Anyone who wants to invest time and money into you wants to know you are capable of doing research and they don't know you outside of your resume. You're also competing against many, many people looking for graduate school or a job. People you have never met from all over your country/the world (thanks to the internet and online job postings). Many of them have better grades and better looking resumes than you, so you really have to stand out in something if you want to get hired in today's world.

There's no law stating you have to immediately grab your professional degree or research degree after graduating undergrad. And what you seem to not understand but will after doing your first real job hunt is that you must go through entry level jobs. Starting your career outside of an entry-level job these days is like winning the lottery. It's not going to happen. Don't bank on it.

The point of an entry level job like a laboratory tech is to get adjusted to the research environment by first taking care of the things that the PhD candidates and postdocs need done around the lab. You'll be running their experiments. If you have a good PI and you let them know what your goals are, they should let you start doing your own basic research projects. These are invaluable and will look great on your graduate school application or job application. It shows that you're able to apply your degree to actually doing useful work, which is what makes people offering the higher-level, better-paying jobs want to hire you.

Generally a masters degree lets you be a lab manager or get more senior research team positions which in the US usually gives you a pretty decent salary and do some of your own research, or work in a private firm and get more senior positions with time. You'll always start at the bottom unless you network in.

Additionally, for any PhD program worth a damn, they'll interview you and ask what your goals are and get a general idea of how competent you are. If you go into a PhD candidate interview and don't know what bioinformatics actually is, how the science world actually works, and some specifics of why you actually want to pursue the degree besides $$, they'll be more likely to see you as a potential burnout and more than likely won't pick you over someone with specific goals and a good idea of the industry and academic climate.

If you had said "I'm sure I'll get into a grad school program" I wouldn't be telling you this. You'd get a lot of experience there and it would be valuable to adding to your resume. But you are doubtful and I'm telling you what you don't want to hear but it's how life works for everyone who doesn't immediately get into grad school.

From what you wrote, it seems you are in the position a lot of about-to-be-graduates are in. They grew up with the promise of college=6 figure salary but that truth ended in the early 2000s after the dot com bubble burst (unless you're a mechanical, electrical, or petroleum engineer). Don't worry too much about money. Everyone gets by with what they have and you really don't end up with that much money after taxes when you're making the big bucks. It's more work and more stress and you're just giving it back to the government in the end. You obviously chose biochemistry for a reason, probably because the molecular world is fascinating. There's so much cool stuff you can do with your degree, money shouldn't be your main objective when looking for careers.

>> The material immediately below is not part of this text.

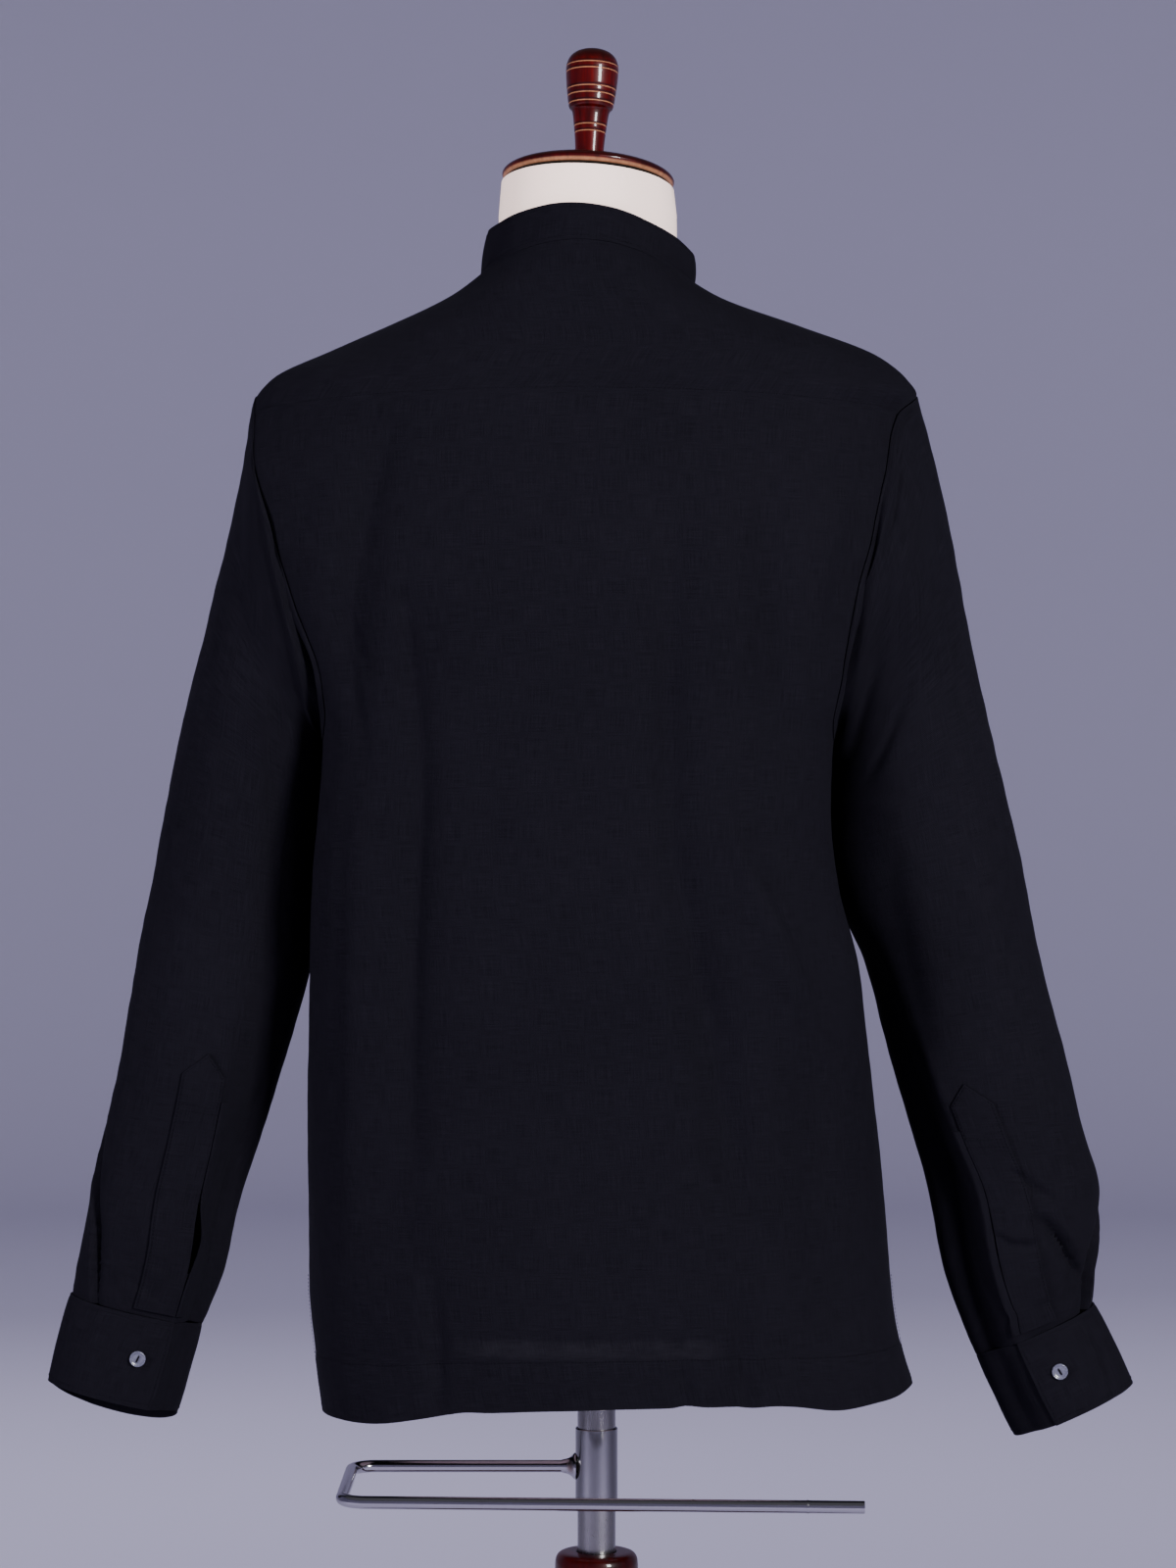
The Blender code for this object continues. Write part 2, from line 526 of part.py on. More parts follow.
def collar(finish):
    """The band collar: a strip once round the neck that laps over at the front."""
    start, end = -math.pi / 2 - COLLAR_OVERLAP, 1.5 * math.pi + COLLAR_OVERLAP
    turn = np.linspace(start, end, 37)
    lap = smooth_step((start + 2.6 * COLLAR_OVERLAP - turn) / (0.7 * COLLAR_OVERLAP))
    rise = np.linspace(0.0, 1.0, 4)[:, None]
    low = body_point(turn, NECK_LEVEL)
    x, y, z, _ = ring_point(COLLAR_TOP, turn)
    high = np.stack((x, y, z), axis=-1)
    out = np.stack((np.cos(turn), np.sin(turn), np.zeros_like(turn)), axis=-1)
    level = low + (high - low) * rise[..., None]
    level[..., 2] += GAP * 1.5 * (1 - rise)
    swell = 0.0012 * np.sin(math.pi * rise)[..., None]
    face = level + out * (swell + (lap * (DOUBLE_WALL + GAP))[None, :, None])
    return cloth_wall("collar", face, face - out * DOUBLE_WALL, finish)


def front_placket(finish):
    """The strip that covers the front opening, from the neck to the chest."""
    levels = np.linspace(FRONT_PLACKET_FOOT, NECK_LEVEL - 0.0006, 14)[:, None]
    across = FRONT_LINE + np.linspace(-0.5, 0.5, 5)[None, :] * FRONT_PLACKET_WIDTH
    return body_panel("front_placket", front_angle(across, levels), levels, finish, lift=WALL + 0.0010)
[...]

TL;DR: It's good that you're asking questions. If you're really really serious about pursuing a bioinformatics career, try picking up a book or two before proceeding any farther. It'll only take a day or two to power through an introduction to the field and some fundamental concepts. One I really like was one of my textbooks back in undergrad: Fundamental Concepts of Bioinformatics by Dan Krane & Michael Raymer

Edit: If you get that book get a used copy. New is an outrageous price.